The photooxidative degradation of N-methylpyrrolidinone in the presence of Cs3PW12O40 and TiO2 colloid photocatalysts

The mechanisms of the heterogeneous photocatalytic behavior of TiO2 and Cs3PW12O40 for the oxidative destruction of N-methylpyrrolidinone (NMP) in water are discussed. Both photocatalysts generate N-methylsuccinimide (NMS) and succinimide as the main intermediates from oxidation at the a-carbon and methyl positions. 2-Pyrrolidinone (2P) and 5-hydroxy-N-methylpyrrolidinone (5-HNMP) have also been identified as primary intermediates. These intermediates are all broken down under further photooxidation. However, differences in product distribution indicate the possibility of several mechanistic pathways.
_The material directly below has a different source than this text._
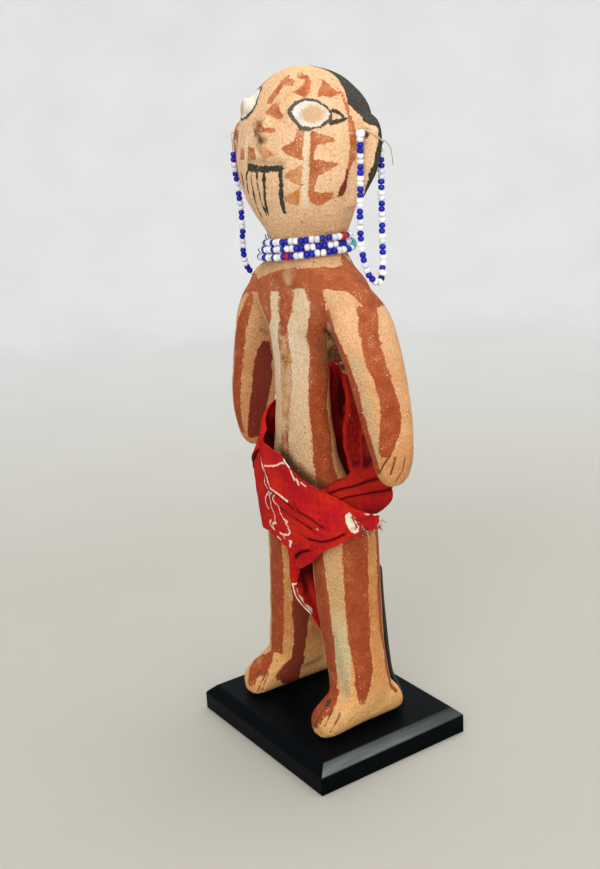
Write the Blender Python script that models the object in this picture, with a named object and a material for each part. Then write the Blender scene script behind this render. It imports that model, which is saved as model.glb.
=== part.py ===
"""Painted clay effigy figure on a black display base.

The figure faces -Y, its left side is +X and +Z is up. The origin is the centre
of the underside of the base. Sizes below are millimetres; MM turns them into
metres where a mesh is made.
"""
import math

import bmesh
import bpy
import numpy as np

MM = 0.001

# Display base: a flat block with a chamfer round its top edge.
BASE_WIDTH = 80.0
BASE_DEPTH = 67.0
BASE_HEIGHT = 10.5
BASE_SIDE = 7.2
BASE_CHAMFER = 3.5

# Gap that neighbouring pieces keep.
GAP = 0.3
SOLE = BASE_HEIGHT + GAP

# Trunk, from the crotch to inside the jaw:
# height, middle in Y, half width, half depth, power of the section's curve.
TRUNK = (
    (82.0, 0.2, 25.0, 11.2, 2.8),
    (90.0, -0.5, 25.5, 11.8, 2.7),
    (98.0, -2.6, 23.0, 10.8, 2.4),
    (106.0, -4.6, 18.4, 9.2, 2.2),
    (116.0, -5.4, 15.2, 8.1, 2.1),
    (132.0, -5.6, 13.3, 7.3, 2.1),
    (147.0, -4.9, 13.2, 8.0, 2.1),
    (156.0, -4.2, 14.5, 9.5, 2.1),
    (163.0, -3.5, 22.5, 9.8, 2.1),
    (169.0, -1.0, 33.0, 11.0, 2.1),
    (175.0, 0.0, 31.0, 11.2, 2.1),
    (181.0, 0.2, 21.5, 11.0, 2.0),
    (186.5, 0.2, 15.6, 10.8, 2.0),
    (194.0, 0.0, 15.6, 10.8, 2.0),
)

# Head, from inside the neck to the crown, about its own upright middle plane.
HEAD = (
    (184.0, 0.2, 13.0, 9.0, 2.0),
    (192.0, 0.1, 16.9, 11.3, 2.0),
    (198.0, -0.8, 20.6, 13.2, 2.0),
    (204.0, -1.6, 23.8, 14.8, 2.0),
    (210.0, -0.6, 26.9, 16.6, 2.0),
    (217.0, 0.4, 28.5, 17.4, 2.0),
    (225.0, 1.3, 27.8, 16.8, 2.0),
    (233.0, 2.3, 25.1, 14.9, 2.0),
    (240.0, 2.5, 18.8, 10.6, 2.0),
    (244.0, 1.8, 11.9, 6.3, 2.0),
    (246.2, 1.4, 4.0, 2.0, 2.0),
)
# The head looks this many degrees towards the left hand.
HEAD_TURN = 10.0

# One arm from the shoulder to the finger tips:
# height, middle in X, middle in Y, half width, half depth.
ARM = (
    (172.0, 23.0, 0.2, 8.5, 8.5),
    (166.0, 26.8, 0.4, 8.9, 10.8),
    (158.0, 30.8, 0.6, 8.6, 11.4),
    (147.0, 35.8, 0.8, 7.8, 10.6),
    (136.0, 39.1, 0.6, 7.4, 10.0),
    (124.0, 41.9, 0.2, 6.9, 8.9),
    (114.0, 43.5, 0.3, 5.7, 7.1),
    (108.0, 43.5, 0.5, 4.6, 5.6),
    (104.2, 43.3, 0.5, 2.3, 2.9),
)
ARM_POWER = 2.1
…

Hydroxyl radical-like attack predominates for TiO2-photocatalyzed degradation, whereas the polyoxotungstate appears to oxidatively destroy NMP by both OH radical attack and direct oxidation. For TiO2, the relative quantum yields for NMP oxidation (0.5 g L-1 TiO2, pH 3, 254 nm, 7 x 10(-6) ein sec(-1)) increase from <0.01 at 10 ppm NMP to near 0.03 at 60-100 ppm. For Cs3PW12O40 under the same conditions, the apparent quantum yield is nearly invariant (0.005-0.009) over the concentration range 10-1000 ppm.